-- What is asked --
Your task is to extract every line from the material below exactly.

-- Collected material --
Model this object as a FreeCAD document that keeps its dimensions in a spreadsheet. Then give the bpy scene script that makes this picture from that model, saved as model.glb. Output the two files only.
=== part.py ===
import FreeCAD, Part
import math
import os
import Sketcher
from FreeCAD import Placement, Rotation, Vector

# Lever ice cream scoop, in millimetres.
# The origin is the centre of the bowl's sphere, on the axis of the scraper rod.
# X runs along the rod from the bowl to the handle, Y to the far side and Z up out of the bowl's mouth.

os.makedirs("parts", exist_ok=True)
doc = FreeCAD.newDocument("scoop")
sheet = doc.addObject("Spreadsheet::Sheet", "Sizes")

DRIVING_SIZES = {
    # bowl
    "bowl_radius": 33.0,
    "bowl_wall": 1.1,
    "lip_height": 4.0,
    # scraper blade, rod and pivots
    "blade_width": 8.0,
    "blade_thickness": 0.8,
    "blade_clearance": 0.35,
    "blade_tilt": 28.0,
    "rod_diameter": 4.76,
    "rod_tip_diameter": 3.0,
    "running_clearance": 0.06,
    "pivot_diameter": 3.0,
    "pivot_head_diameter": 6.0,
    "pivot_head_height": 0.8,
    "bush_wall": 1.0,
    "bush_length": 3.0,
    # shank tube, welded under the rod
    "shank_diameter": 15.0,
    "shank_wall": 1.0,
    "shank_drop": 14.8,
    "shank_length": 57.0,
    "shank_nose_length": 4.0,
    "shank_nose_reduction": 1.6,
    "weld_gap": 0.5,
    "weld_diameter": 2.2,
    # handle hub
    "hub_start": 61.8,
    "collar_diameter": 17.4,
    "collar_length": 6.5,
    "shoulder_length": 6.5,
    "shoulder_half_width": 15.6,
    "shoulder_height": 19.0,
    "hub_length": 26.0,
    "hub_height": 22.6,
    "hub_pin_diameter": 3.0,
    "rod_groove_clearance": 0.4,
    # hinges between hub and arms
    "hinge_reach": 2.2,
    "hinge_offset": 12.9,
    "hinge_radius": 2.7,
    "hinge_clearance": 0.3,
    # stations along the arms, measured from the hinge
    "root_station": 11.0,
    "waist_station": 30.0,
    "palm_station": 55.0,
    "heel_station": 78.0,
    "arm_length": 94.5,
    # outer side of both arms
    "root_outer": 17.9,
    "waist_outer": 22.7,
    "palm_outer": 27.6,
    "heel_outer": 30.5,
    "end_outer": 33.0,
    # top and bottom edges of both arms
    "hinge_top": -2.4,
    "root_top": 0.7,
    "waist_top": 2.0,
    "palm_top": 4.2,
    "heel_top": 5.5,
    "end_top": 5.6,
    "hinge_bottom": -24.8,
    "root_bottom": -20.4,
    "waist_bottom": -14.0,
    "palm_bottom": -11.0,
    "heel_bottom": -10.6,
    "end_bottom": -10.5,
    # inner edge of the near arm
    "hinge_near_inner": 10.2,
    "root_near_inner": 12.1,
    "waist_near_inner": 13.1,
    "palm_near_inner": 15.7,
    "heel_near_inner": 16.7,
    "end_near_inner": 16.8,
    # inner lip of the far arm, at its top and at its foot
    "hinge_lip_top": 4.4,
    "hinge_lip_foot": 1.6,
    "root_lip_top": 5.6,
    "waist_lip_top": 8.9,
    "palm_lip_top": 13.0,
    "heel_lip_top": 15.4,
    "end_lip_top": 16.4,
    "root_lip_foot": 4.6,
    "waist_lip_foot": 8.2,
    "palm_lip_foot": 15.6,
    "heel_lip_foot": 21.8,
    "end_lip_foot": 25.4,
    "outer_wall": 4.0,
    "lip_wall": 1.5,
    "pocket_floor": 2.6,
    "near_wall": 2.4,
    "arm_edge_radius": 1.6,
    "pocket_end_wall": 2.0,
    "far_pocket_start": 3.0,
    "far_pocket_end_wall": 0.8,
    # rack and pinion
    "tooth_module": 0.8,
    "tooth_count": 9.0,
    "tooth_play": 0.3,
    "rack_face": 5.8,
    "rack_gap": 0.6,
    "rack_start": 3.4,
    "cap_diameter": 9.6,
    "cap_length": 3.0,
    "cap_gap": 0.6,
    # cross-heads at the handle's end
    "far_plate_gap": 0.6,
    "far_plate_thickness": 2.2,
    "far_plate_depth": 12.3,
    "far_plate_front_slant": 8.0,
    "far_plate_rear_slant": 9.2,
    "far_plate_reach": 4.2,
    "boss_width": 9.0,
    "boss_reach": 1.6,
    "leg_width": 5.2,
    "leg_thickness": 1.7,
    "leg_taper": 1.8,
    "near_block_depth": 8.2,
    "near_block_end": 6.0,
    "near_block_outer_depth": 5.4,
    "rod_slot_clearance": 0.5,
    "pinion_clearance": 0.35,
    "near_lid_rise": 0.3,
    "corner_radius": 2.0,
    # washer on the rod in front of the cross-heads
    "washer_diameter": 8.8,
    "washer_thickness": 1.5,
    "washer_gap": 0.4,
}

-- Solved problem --
Model this object as a FreeCAD document that keeps its dimensions in a spreadsheet. Then give the bpy scene script that makes this picture from that model, saved as model.glb. Output the two files only.
=== part.py ===
import FreeCAD, Part
import math
import os
import Sketcher
from FreeCAD import Placement, Rotation, Vector

# Lever ice cream scoop, in millimetres.
# The origin is the centre of the bowl's sphere, on the axis of the scraper rod.
# X runs along the rod from the bowl to the handle, Y to the far side and Z up out of the bowl's mouth.

os.makedirs("parts", exist_ok=True)
doc = FreeCAD.newDocument("scoop")
sheet = doc.addObject("Spreadsheet::Sheet", "Sizes")

DRIVING_SIZES = {
    # bowl
    "bowl_radius": 33.0,
    "bowl_wall": 1.1,
    "lip_height": 4.0,
    # scraper blade, rod and pivots
    "blade_width": 8.0,
    "blade_thickness": 0.8,
    "blade_clearance": 0.35,
    "blade_tilt": 28.0,
    "rod_diameter": 4.76,
    "rod_tip_diameter": 3.0,
    "running_clearance": 0.06,
    "pivot_diameter": 3.0,
    "pivot_head_diameter": 6.0,
    "pivot_head_height": 0.8,
    "bush_wall": 1.0,
    "bush_length": 3.0,
    # shank tube, welded under the rod
    "shank_diameter": 15.0,
    "shank_wall": 1.0,
    "shank_drop": 14.8,
    "shank_length": 57.0,
    "shank_nose_length": 4.0,
    "shank_nose_reduction": 1.6,
    "weld_gap": 0.5,
    "weld_diameter": 2.2,
    # handle hub
    "hub_start": 61.8,
    "collar_diameter": 17.4,
    "collar_length": 6.5,
    "shoulder_length": 6.5,
    "shoulder_half_width": 15.6,
    "shoulder_height": 19.0,
    "hub_length": 26.0,
    "hub_height": 22.6,
    "hub_pin_diameter": 3.0,
    "rod_groove_clearance": 0.4,
    # hinges between hub and arms
    "hinge_reach": 2.2,
    "hinge_offset": 12.9,
    "hinge_radius": 2.7,
    "hinge_clearance": 0.3,
    # stations along the arms, measured from the hinge
    "root_station": 11.0,
    "waist_station": 30.0,
    "palm_station": 55.0,
    "heel_station": 78.0,
    "arm_length": 94.5,
    # outer side of both arms
    "root_outer": 17.9,
    "waist_outer": 22.7,
    "palm_outer": 27.6,
    "heel_outer": 30.5,
    "end_outer": 33.0,
    # top and bottom edges of both arms
    "hinge_top": -2.4,
    "root_top": 0.7,
    "waist_top": 2.0,
    "palm_top": 4.2,
    "heel_top": 5.5,
    "end_top": 5.6,
    "hinge_bottom": -24.8,
    "root_bottom": -20.4,
    "waist_bottom": -14.0,
    "palm_bottom": -11.0,
    "heel_bottom": -10.6,
    "end_bottom": -10.5,
    # inner edge of the near arm
    "hinge_near_inner": 10.2,
    "root_near_inner": 12.1,
    "waist_near_inner": 13.1,
    "palm_near_inner": 15.7,
    "heel_near_inner": 16.7,
    "end_near_inner": 16.8,
    # inner lip of the far arm, at its top and at its foot
    "hinge_lip_top": 4.4,
    "hinge_lip_foot": 1.6,
    "root_lip_top": 5.6,
    "waist_lip_top": 8.9,
    "palm_lip_top": 13.0,
    "heel_lip_top": 15.4,
    "end_lip_top": 16.4,
    "root_lip_foot": 4.6,
    "waist_lip_foot": 8.2,
    "palm_lip_foot": 15.6,
    "heel_lip_foot": 21.8,
    "end_lip_foot": 25.4,
    "outer_wall": 4.0,
    "lip_wall": 1.5,
    "pocket_floor": 2.6,
    "near_wall": 2.4,
    "arm_edge_radius": 1.6,
    "pocket_end_wall": 2.0,
    "far_pocket_start": 3.0,
    "far_pocket_end_wall": 0.8,
    # rack and pinion
    "tooth_module": 0.8,
    "tooth_count": 9.0,
    "tooth_play": 0.3,
    "rack_face": 5.8,
    "rack_gap": 0.6,
    "rack_start": 3.4,
    "cap_diameter": 9.6,
    "cap_length": 3.0,
    "cap_gap": 0.6,
    # cross-heads at the handle's end
    "far_plate_gap": 0.6,
    "far_plate_thickness": 2.2,
    "far_plate_depth": 12.3,
    "far_plate_front_slant": 8.0,
    "far_plate_rear_slant": 9.2,
    "far_plate_reach": 4.2,
    "boss_width": 9.0,
    "boss_reach": 1.6,
    "leg_width": 5.2,
    "leg_thickness": 1.7,
    "leg_taper": 1.8,
    "near_block_depth": 8.2,
    "near_block_end": 6.0,
    "near_block_outer_depth": 5.4,
    "rod_slot_clearance": 0.5,
    "pinion_clearance": 0.35,
    "near_lid_rise": 0.3,
    "corner_radius": 2.0,
    # washer on the rod in front of the cross-heads
    "washer_diameter": 8.8,
    "washer_thickness": 1.5,
    "washer_gap": 0.4,
}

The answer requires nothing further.